**Exercise objective:**
Line by line, reproduce exactly the beginning of the listing below, ending with the line that contains "const WALL = 2.1;" and adding nothing.

**Dataset extract:**

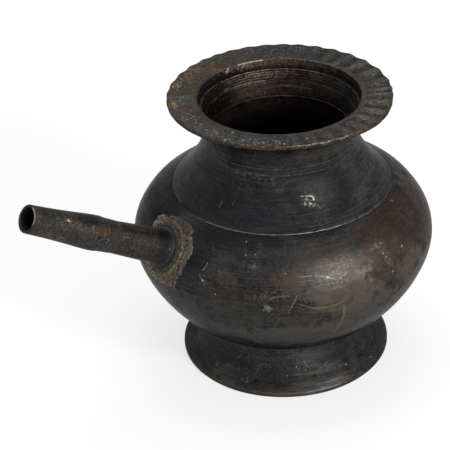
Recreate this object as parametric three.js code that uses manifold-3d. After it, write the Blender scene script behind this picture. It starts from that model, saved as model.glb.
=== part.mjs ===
// Spouted water pot in dark patinated brass: a round belly on a splayed foot, a
// waisted neck under a wide fluted rim, and a straight two-part pouring spout.
// Millimetres, +Z up. The spout points along -X. The origin is on the ground at
// the middle of the whole pot's length, so the pot's own axis is a little to +X.

import * as THREE from 'three';
import { mergeVertices } from 'three/addons/utils/BufferGeometryUtils.js';
import Module from 'manifold-3d';

const wasm = await Module();
wasm.setup();

// Driving dimensions of the turned pot
const FOOT_RADIUS = 50;
const FOOT_WAIST_RADIUS = 33.4;
const FOOT_EDGE = 2.0;
const FOOT_LAND = 2.8;
const BELLY_RADIUS = 70.5;
const GIRTH_HEIGHT = 65.5;
const SHOULDER_RADIUS = 51.1;
const SHOULDER_HEIGHT = 90.8;
const WAIST_RADIUS = 36.3;
const WAIST_HEIGHT = 115;
const NECK_TOP_RADIUS = 41.2;
const NECK_TOP_HEIGHT = 129.3;
const MOUTH_RADIUS = 37.2;
const RIM_RADIUS = 51.1;
const RIM_HEIGHT = 134.6;
const RIM_EDGE = 1.7;
const WALL = 2.1;

// Driving dimensions of the spout, measured along its axis from the pot's axis
const SPOUT_RISE = THREE.MathUtils.degToRad(31.2);
const SPOUT_AIM_HEIGHT = 37.6;
const SPOUT_LENGTH = 154;
const SLEEVE_LENGTH = 38;
const SLEEVE_TIP_RADIUS = 6.2;
const SLEEVE_END_RADIUS = 7.8;
const SLEEVE_BORE_RADIUS = 4.8;
const SOCKET_DEPTH = 13;
const ROOT_BORE_RADIUS = 5.2;
const COLLAR_RADIUS = 11;

// Flutes hammered into the rim, and the gap that touching pieces keep
const FLUTES = 36;
const FLUTE_DEPTH = 0.7;
const GAP = 0.3;

// Facets round each kind of piece
const POT_FACETS = 60;
const RIM_FACETS = FLUTES * 4;
const SPOUT_FACETS = 32;

// Finishes
const PATINA = { color: 0x3a3937, roughness: 0.42, metalness: 0.85 };
const BROWN_PATINA = { color: 0x4a3d36, roughness: 0.5, metalness: 0.75 };
const SOLDER = { color: 0x6b6250, roughness: 0.8, metalness: 0.35 };
const VERDIGRIS = { color: 0x5c6d61, roughness: 0.85, metalness: 0.2 };

function mesh(name, geometry, finish) {
  const result = new THREE.Mesh(geometry, new THREE.MeshStandardMaterial(finish));
  result.name = name;
  return result;
}

// A smooth outline through a few [radius, height] points
function smooth(points, steps) {
  const curve = new THREE.SplineCurve(points.map(([r, z]) => new THREE.Vector2(r, z)));
  return curve.getPoints(steps);
}

// The outline moved sideways by a distance, to the left of its direction
function offset(points, distance) {
  return points.map((point, i) => {
    const before = points[Math.max(i - 1, 0)];
    const after = points[Math.min(i + 1, points.length - 1)];
    const along = after.clone().sub(before).normalize();
    return new THREE.Vector2(point.x - along.y * distance, point.y + along.x * distance);
  });
}

// A solid of revolution round +Z from a closed outline, or one that starts and ends on the axis
function turned(outline, facets) {
  const onAxis = outline[0].x === 0;
  const profile = onAxis ? outline : [...outline, outline[0]];
  return new THREE.LatheGeometry(profile, facets).rotateX(Math.PI / 2);
}

function toSolid(geometry) {
  const bare = geometry.clone();
  bare.deleteAttribute('normal');
  bare.deleteAttribute('uv');
  const merged = mergeVertices(bare, 1e-4);
  const corners = merged.index.array;
  const kept = [];
  for (let i = 0; i < corners.length; i += 3) {
    const [a, b, c] = [corners[i], corners[i + 1], corners[i + 2]];
    if (a !== b && b !== c && c !== a) kept.push(a, b, c);
  }
  return new wasm.Manifold(new wasm.Mesh({
    numProp: 3,
    vertProperties: new Float32Array(merged.attributes.position.array),
    triVerts: new Uint32Array(kept),
  }));
}

function toGeometry(solid) {
  const result = solid.getMesh();
  const geometry = new THREE.BufferGeometry();
  geometry.setAttribute('position', new THREE.BufferAttribute(result.vertProperties, 3));
  geometry.setIndex(new THREE.BufferAttribute(result.triVerts, 1));
  geometry.computeVertexNormals();
  return geometry;
}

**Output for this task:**
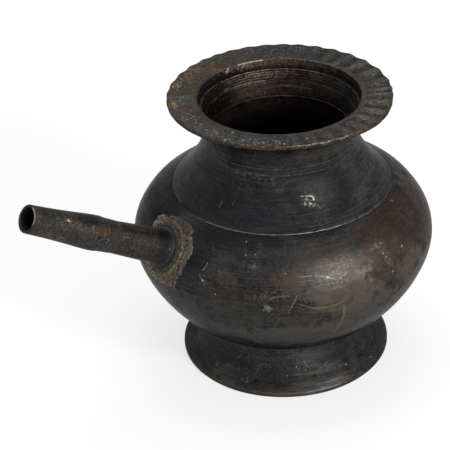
Recreate this object as parametric three.js code that uses manifold-3d. After it, write the Blender scene script behind this picture. It starts from that model, saved as model.glb.
=== part.mjs ===
// Spouted water pot in dark patinated brass: a round belly on a splayed foot, a
// waisted neck under a wide fluted rim, and a straight two-part pouring spout.
// Millimetres, +Z up. The spout points along -X. The origin is on the ground at
// the middle of the whole pot's length, so the pot's own axis is a little to +X.

import * as THREE from 'three';
import { mergeVertices } from 'three/addons/utils/BufferGeometryUtils.js';
import Module from 'manifold-3d';

const wasm = await Module();
wasm.setup();

// Driving dimensions of the turned pot
const FOOT_RADIUS = 50;
const FOOT_WAIST_RADIUS = 33.4;
const FOOT_EDGE = 2.0;
const FOOT_LAND = 2.8;
const BELLY_RADIUS = 70.5;
const GIRTH_HEIGHT = 65.5;
const SHOULDER_RADIUS = 51.1;
const SHOULDER_HEIGHT = 90.8;
const WAIST_RADIUS = 36.3;
const WAIST_HEIGHT = 115;
const NECK_TOP_RADIUS = 41.2;
const NECK_TOP_HEIGHT = 129.3;
const MOUTH_RADIUS = 37.2;
const RIM_RADIUS = 51.1;
const RIM_HEIGHT = 134.6;
const RIM_EDGE = 1.7;
const WALL = 2.1;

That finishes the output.